* EXERCISE BRIEF *
Repeat only the lines from the one containing "Continue the three.js" through the one containing "kerf_lead: float = 0.0003", exactly as written, both ends included.

* PROVIDED RECORDS *
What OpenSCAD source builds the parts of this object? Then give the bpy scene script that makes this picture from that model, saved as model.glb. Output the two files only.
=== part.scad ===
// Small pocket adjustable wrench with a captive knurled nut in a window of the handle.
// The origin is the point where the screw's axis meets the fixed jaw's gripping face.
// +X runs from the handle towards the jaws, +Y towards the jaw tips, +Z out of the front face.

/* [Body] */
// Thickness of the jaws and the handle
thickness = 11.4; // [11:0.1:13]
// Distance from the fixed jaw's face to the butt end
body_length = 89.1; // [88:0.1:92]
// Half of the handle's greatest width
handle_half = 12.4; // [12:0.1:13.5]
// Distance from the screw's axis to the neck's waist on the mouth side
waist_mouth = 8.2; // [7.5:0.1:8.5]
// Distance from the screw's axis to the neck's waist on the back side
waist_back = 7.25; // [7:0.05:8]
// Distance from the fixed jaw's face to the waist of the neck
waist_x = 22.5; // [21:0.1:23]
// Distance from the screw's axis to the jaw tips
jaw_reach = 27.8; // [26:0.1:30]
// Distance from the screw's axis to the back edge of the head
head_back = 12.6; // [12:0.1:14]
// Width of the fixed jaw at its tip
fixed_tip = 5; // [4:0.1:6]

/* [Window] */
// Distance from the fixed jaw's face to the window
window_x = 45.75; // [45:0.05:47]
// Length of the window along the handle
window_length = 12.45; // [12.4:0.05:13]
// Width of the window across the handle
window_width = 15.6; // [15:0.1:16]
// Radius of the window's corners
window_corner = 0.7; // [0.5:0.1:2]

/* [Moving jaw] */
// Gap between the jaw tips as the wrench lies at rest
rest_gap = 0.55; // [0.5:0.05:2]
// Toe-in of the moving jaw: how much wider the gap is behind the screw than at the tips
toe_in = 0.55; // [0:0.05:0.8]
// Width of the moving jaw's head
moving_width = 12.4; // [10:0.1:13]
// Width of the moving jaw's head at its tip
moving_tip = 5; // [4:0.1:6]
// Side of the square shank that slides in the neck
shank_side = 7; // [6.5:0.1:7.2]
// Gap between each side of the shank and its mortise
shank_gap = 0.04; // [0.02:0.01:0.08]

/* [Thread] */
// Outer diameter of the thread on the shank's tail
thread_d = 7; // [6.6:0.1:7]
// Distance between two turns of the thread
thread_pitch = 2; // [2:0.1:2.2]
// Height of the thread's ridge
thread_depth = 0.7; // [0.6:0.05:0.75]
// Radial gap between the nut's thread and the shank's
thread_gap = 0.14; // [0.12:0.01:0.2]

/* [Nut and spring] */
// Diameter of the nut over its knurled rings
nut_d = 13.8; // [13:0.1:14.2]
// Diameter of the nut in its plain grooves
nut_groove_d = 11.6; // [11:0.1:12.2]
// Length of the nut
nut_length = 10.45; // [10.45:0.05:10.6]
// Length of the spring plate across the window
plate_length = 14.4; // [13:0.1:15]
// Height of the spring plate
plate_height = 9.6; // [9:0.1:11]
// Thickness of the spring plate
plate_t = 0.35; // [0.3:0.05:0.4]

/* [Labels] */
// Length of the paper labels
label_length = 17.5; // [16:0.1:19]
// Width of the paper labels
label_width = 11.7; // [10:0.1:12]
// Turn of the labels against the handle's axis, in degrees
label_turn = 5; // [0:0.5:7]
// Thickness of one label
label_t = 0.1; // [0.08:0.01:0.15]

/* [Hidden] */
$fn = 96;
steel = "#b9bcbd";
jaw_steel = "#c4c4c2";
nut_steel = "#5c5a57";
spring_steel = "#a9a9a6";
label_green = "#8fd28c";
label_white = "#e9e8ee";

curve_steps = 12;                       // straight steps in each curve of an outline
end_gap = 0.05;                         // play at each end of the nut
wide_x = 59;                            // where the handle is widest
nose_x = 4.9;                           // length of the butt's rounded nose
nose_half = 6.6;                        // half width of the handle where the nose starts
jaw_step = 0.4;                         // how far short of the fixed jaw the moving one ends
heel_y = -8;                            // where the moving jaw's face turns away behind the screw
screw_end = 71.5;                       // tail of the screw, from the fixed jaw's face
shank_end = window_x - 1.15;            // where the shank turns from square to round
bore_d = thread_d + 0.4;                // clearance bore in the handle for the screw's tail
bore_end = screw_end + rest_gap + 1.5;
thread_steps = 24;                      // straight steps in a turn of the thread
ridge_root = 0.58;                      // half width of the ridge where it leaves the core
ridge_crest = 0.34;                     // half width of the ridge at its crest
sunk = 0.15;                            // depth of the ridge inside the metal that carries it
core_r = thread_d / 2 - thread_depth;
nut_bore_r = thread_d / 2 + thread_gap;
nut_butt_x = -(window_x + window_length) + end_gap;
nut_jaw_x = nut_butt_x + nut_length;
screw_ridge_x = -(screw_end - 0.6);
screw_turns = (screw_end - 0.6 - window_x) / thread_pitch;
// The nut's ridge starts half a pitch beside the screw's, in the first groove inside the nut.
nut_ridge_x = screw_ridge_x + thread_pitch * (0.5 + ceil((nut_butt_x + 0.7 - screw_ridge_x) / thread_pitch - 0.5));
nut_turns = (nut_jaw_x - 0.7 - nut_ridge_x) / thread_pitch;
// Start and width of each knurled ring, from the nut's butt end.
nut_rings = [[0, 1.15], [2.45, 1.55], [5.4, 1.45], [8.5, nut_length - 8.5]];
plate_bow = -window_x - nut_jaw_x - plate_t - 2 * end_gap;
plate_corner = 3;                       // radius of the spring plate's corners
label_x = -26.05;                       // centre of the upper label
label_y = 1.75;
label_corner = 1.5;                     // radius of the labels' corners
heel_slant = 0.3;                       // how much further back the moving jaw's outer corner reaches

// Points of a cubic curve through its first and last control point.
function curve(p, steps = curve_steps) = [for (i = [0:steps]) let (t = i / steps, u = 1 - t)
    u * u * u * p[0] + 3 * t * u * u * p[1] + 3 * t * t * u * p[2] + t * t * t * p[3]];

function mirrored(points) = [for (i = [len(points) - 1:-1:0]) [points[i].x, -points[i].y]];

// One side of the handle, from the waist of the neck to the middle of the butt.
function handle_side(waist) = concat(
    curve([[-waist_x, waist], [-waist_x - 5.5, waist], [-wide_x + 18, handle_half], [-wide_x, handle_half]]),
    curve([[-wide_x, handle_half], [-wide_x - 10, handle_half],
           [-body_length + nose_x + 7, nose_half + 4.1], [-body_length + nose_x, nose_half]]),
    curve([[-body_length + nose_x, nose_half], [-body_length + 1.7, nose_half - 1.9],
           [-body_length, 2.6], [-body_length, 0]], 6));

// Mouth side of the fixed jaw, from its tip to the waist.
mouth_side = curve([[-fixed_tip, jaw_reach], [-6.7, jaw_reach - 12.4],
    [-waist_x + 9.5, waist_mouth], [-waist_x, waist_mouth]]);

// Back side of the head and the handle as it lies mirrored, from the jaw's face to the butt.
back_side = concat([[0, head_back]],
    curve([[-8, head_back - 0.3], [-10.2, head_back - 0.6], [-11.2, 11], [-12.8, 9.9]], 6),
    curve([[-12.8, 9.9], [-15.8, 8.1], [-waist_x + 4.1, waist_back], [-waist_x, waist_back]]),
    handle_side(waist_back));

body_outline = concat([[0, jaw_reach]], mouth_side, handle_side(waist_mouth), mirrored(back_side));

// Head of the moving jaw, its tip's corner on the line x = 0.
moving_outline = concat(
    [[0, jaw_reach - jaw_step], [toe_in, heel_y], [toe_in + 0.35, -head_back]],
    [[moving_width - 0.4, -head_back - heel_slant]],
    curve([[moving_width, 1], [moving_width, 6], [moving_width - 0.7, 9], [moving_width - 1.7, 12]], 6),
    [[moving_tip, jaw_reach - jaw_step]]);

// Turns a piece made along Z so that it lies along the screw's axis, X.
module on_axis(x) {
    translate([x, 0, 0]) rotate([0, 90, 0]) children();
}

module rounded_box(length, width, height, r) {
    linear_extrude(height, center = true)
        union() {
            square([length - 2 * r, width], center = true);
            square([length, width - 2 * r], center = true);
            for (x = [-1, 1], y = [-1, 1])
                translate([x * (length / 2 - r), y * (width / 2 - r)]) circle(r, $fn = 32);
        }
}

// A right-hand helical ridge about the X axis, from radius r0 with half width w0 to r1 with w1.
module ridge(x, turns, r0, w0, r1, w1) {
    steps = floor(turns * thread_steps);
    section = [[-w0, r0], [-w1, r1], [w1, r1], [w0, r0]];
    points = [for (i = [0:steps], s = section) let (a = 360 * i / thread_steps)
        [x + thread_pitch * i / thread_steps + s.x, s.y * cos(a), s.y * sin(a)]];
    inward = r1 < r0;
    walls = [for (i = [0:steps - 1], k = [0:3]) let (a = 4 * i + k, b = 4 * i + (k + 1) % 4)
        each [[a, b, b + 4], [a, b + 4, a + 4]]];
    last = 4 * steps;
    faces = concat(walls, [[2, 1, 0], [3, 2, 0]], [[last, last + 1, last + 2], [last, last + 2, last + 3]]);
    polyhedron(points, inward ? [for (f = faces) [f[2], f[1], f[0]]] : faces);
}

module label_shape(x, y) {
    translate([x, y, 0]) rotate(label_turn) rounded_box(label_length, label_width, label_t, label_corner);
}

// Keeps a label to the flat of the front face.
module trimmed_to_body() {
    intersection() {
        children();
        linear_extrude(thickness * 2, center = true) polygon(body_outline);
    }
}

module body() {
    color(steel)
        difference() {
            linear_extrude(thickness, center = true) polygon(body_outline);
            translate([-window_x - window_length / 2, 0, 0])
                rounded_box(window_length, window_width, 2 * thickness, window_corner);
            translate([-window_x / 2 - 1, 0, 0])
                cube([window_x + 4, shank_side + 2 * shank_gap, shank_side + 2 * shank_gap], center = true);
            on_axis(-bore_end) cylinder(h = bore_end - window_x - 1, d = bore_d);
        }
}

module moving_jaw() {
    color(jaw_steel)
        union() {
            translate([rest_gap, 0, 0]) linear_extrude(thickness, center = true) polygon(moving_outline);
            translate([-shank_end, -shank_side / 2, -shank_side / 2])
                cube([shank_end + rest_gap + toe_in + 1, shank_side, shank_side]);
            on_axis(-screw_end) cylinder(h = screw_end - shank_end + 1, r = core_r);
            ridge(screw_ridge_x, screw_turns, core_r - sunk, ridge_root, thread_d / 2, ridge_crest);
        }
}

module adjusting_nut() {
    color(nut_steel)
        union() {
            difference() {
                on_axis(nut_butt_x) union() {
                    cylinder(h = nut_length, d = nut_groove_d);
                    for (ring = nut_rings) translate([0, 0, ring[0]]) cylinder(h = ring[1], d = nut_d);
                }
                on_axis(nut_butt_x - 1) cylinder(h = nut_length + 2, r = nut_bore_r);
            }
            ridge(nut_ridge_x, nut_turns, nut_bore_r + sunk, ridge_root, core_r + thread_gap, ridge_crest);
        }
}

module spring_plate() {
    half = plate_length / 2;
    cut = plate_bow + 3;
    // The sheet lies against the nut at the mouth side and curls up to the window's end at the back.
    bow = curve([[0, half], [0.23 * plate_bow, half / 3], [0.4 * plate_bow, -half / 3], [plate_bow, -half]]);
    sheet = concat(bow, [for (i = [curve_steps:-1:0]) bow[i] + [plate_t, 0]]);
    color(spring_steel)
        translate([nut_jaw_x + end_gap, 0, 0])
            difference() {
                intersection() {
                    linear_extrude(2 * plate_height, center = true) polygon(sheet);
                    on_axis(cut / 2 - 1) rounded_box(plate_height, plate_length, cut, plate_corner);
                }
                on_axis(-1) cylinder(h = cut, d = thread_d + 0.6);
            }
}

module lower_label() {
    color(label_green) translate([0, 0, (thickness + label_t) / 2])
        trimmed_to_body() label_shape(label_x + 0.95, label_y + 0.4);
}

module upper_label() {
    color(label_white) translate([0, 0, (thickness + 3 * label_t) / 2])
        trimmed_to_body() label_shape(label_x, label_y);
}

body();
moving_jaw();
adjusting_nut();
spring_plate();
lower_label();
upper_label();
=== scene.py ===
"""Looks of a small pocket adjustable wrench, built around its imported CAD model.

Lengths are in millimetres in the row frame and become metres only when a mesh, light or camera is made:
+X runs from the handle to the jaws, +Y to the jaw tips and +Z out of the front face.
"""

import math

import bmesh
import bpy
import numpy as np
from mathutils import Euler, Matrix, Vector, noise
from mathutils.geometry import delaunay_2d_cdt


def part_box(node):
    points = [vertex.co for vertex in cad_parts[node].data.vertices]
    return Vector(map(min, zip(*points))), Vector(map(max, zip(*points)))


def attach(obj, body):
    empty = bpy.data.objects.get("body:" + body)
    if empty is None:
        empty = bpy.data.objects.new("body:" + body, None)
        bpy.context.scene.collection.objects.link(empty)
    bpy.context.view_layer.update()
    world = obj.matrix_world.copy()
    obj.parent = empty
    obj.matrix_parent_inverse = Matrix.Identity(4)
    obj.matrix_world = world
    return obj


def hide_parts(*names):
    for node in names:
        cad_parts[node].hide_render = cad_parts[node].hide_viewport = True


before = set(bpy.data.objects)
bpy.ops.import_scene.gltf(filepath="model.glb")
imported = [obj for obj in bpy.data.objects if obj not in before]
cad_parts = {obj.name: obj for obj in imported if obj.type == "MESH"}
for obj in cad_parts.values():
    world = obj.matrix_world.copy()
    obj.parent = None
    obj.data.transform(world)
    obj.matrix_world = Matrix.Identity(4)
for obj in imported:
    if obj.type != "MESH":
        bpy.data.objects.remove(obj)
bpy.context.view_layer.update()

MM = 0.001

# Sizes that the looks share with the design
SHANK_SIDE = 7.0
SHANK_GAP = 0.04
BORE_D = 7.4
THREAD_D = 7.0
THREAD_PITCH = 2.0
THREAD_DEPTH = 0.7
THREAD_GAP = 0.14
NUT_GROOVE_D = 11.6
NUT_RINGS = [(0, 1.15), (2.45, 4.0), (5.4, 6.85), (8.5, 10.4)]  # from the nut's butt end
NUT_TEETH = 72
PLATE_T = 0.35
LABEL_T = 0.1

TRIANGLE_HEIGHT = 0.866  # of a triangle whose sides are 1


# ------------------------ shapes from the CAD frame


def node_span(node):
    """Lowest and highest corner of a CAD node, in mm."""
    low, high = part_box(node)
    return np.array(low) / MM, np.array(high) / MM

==

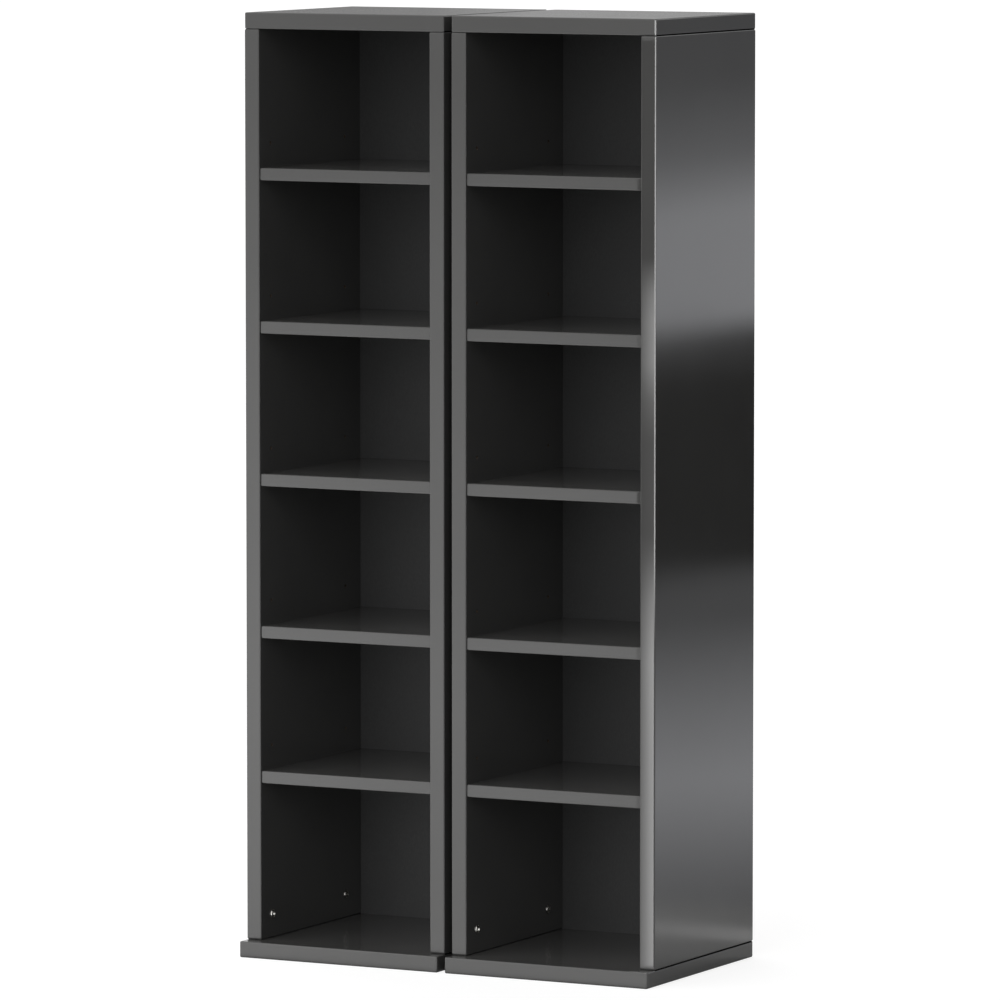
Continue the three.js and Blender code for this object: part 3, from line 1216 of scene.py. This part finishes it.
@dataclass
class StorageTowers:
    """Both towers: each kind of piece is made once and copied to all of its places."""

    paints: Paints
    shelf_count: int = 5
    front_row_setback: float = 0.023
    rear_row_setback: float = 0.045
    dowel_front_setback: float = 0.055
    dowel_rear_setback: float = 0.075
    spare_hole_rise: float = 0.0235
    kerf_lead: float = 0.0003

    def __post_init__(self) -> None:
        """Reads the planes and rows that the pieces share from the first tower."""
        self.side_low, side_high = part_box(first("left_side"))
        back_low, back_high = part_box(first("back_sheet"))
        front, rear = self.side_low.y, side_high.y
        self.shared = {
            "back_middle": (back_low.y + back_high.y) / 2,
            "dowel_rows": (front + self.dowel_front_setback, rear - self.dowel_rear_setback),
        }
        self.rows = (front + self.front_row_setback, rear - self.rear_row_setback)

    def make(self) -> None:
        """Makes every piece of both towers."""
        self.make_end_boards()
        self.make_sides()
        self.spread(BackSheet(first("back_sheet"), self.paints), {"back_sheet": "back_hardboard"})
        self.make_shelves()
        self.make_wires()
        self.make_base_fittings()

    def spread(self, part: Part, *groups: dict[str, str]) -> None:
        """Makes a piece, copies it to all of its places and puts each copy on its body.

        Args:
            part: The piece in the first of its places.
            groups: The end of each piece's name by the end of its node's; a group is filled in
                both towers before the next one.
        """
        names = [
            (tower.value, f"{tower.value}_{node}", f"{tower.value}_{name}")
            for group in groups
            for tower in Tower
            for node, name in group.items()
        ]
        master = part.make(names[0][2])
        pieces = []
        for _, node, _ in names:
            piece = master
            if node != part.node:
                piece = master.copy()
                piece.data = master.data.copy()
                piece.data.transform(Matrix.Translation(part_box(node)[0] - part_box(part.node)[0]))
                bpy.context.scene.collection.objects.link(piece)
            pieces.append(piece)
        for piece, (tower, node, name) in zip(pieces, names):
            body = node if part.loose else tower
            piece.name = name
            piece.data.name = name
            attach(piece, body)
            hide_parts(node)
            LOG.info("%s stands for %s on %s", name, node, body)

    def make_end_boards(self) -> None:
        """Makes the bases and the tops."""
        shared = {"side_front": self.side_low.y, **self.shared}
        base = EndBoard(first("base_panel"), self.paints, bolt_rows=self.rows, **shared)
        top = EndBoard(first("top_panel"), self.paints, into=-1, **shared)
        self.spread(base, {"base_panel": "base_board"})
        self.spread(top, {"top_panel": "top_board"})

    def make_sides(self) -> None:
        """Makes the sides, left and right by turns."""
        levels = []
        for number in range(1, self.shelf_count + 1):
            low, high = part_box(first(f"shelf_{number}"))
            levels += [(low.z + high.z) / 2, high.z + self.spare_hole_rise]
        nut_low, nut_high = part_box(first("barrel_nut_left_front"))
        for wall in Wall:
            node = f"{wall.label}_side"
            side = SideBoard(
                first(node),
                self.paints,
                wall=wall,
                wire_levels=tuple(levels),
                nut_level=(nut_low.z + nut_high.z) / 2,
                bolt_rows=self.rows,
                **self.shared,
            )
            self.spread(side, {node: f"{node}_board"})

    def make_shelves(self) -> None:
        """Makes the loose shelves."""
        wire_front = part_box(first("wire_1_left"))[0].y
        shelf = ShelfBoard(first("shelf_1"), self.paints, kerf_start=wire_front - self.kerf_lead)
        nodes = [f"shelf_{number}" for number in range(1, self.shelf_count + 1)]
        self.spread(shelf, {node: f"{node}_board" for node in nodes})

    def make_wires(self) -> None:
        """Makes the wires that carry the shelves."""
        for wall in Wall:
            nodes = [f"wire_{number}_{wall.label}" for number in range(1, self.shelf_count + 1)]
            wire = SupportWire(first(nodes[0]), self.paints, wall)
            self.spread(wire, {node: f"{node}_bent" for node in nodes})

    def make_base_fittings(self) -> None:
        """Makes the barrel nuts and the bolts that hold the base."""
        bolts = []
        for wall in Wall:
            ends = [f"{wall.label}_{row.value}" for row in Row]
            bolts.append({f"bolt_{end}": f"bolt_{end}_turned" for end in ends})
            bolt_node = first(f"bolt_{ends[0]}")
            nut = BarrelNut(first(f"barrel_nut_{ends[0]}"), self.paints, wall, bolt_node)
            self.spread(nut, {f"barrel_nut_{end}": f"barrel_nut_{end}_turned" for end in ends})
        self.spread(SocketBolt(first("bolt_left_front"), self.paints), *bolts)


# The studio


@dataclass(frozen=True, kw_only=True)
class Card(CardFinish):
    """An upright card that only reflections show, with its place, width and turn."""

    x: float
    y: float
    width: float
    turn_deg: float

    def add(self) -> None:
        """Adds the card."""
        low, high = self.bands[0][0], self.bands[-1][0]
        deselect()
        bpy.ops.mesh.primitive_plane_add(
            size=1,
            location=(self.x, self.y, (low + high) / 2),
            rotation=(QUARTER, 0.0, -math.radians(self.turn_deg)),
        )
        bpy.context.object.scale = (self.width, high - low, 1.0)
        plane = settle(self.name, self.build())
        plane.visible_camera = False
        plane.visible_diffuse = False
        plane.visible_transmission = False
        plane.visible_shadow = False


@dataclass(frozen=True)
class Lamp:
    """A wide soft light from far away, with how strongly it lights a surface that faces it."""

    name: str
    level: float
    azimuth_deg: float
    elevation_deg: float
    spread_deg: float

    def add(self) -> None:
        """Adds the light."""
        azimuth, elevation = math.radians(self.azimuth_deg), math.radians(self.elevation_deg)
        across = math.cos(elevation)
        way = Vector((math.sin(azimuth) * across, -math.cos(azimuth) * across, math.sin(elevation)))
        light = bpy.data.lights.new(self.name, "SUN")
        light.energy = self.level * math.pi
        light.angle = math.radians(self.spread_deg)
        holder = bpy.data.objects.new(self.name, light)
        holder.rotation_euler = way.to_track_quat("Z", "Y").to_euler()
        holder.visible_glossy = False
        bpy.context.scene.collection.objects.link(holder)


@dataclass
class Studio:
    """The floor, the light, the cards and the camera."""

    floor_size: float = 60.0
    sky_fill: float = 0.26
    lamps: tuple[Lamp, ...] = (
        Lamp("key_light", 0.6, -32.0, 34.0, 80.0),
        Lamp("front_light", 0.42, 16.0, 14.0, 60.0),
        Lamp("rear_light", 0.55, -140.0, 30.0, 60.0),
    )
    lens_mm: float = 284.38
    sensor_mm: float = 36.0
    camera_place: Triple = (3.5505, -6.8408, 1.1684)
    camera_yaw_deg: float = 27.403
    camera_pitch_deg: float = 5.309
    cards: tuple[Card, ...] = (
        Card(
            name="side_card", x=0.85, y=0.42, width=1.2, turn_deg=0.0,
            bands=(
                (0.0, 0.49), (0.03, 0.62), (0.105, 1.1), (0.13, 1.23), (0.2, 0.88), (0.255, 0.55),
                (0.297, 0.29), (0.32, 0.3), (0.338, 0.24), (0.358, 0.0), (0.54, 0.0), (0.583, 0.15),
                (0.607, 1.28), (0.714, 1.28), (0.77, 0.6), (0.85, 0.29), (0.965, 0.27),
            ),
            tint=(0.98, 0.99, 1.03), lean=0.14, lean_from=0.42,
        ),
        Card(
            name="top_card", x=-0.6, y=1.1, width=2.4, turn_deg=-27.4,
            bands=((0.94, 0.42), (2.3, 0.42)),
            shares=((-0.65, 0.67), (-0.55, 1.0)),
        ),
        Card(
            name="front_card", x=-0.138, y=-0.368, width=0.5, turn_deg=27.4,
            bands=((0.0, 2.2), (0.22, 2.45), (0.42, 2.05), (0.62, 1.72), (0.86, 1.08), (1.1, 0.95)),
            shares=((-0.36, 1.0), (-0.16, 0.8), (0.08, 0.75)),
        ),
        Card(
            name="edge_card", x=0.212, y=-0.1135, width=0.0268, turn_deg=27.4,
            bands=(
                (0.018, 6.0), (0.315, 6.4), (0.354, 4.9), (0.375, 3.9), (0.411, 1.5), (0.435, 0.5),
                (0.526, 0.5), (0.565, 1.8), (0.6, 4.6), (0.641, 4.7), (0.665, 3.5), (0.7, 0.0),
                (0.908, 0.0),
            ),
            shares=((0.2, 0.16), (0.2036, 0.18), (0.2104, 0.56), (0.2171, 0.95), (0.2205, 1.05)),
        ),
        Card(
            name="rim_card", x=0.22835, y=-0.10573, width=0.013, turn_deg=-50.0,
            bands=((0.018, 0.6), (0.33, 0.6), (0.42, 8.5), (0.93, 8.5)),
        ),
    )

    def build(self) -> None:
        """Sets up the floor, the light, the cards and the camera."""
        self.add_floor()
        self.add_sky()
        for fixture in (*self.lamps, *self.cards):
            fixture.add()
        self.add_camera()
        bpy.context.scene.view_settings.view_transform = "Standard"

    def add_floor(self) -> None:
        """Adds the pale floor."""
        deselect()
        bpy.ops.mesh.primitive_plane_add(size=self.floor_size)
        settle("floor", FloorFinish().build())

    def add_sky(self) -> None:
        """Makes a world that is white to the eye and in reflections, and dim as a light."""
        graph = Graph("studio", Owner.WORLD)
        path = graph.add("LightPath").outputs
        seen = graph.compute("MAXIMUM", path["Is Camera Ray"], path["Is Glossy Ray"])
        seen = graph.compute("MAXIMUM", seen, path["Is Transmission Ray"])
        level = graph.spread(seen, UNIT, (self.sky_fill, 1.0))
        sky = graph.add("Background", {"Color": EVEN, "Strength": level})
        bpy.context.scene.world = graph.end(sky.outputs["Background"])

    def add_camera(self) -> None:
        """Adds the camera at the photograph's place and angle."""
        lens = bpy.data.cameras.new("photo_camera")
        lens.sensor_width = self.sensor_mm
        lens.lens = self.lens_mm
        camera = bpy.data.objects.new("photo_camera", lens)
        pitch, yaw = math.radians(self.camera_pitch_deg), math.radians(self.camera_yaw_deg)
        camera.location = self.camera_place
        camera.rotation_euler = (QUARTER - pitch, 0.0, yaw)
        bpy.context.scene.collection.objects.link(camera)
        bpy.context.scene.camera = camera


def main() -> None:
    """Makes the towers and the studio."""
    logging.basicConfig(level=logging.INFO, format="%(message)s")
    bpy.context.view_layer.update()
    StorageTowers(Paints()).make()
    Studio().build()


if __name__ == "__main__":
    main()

* CORRECT RESPONSE *
Continue the three.js and Blender code for this object: part 3, from line 1216 of scene.py. This part finishes it.
@dataclass
class StorageTowers:
    """Both towers: each kind of piece is made once and copied to all of its places."""

    paints: Paints
    shelf_count: int = 5
    front_row_setback: float = 0.023
    rear_row_setback: float = 0.045
    dowel_front_setback: float = 0.055
    dowel_rear_setback: float = 0.075
    spare_hole_rise: float = 0.0235
    kerf_lead: float = 0.0003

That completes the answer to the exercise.